Companies’ ability to manipulate their reported net income may be more limited when amounts are reported at fair value on a regular or ongoing basis, because changes in the values of assets and liabilities are reported in the period they occur, not when they are realized as the result of transactions.
During the savings and loan crisis, there was considerable criticism of the practice of gains trading, under which institutions would “cherry pick” appreciated securities for sale thereby boosting reported earnings, while in accordance with regulatory accounting requirements not recognizing the unrealized losses on other securities they were holding.
Gains and losses resulting from changes in fair value estimates reflect economic and market events that companies and investors may find relevant to their decisions. Thus, fair value accounting has helped investors and capital markets more quickly identify where problems exist and react to those problems.

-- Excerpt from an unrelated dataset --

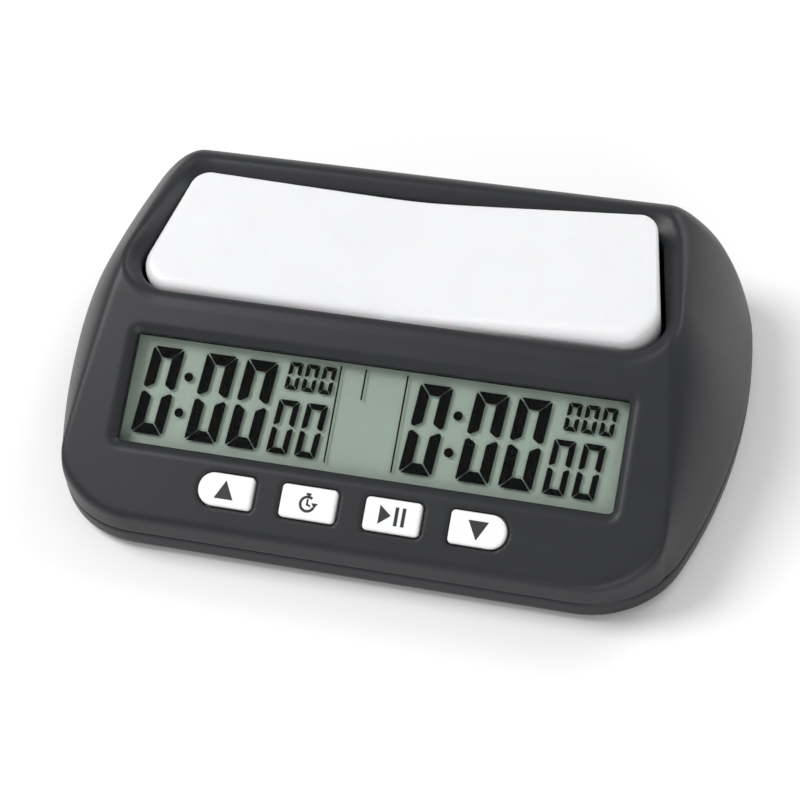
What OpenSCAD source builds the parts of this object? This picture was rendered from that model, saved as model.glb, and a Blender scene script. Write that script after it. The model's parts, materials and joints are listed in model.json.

The Center for Audit Quality, the Council of Institutional Investors, and CFA Institute issued the following joint statement on October 1, 2008:
Suspending fair value accounting during these challenging economic times would deprive investors of critical financial information when it is needed most. Fair value accounting with robust disclosures provides more accurate, timely, and comparable information to investors than amounts that would have been reported under other alternative accounting approaches. Investors have a right to know the current value of an investment, even if the investment is falling short of past or future expectations.
In its recent report to Congress, the SEC reported that investors have repeatedly told the Commission that fair value information is vital in times of stress and that suspending the fair value information would weaken investor confidence and result in further capital market instability.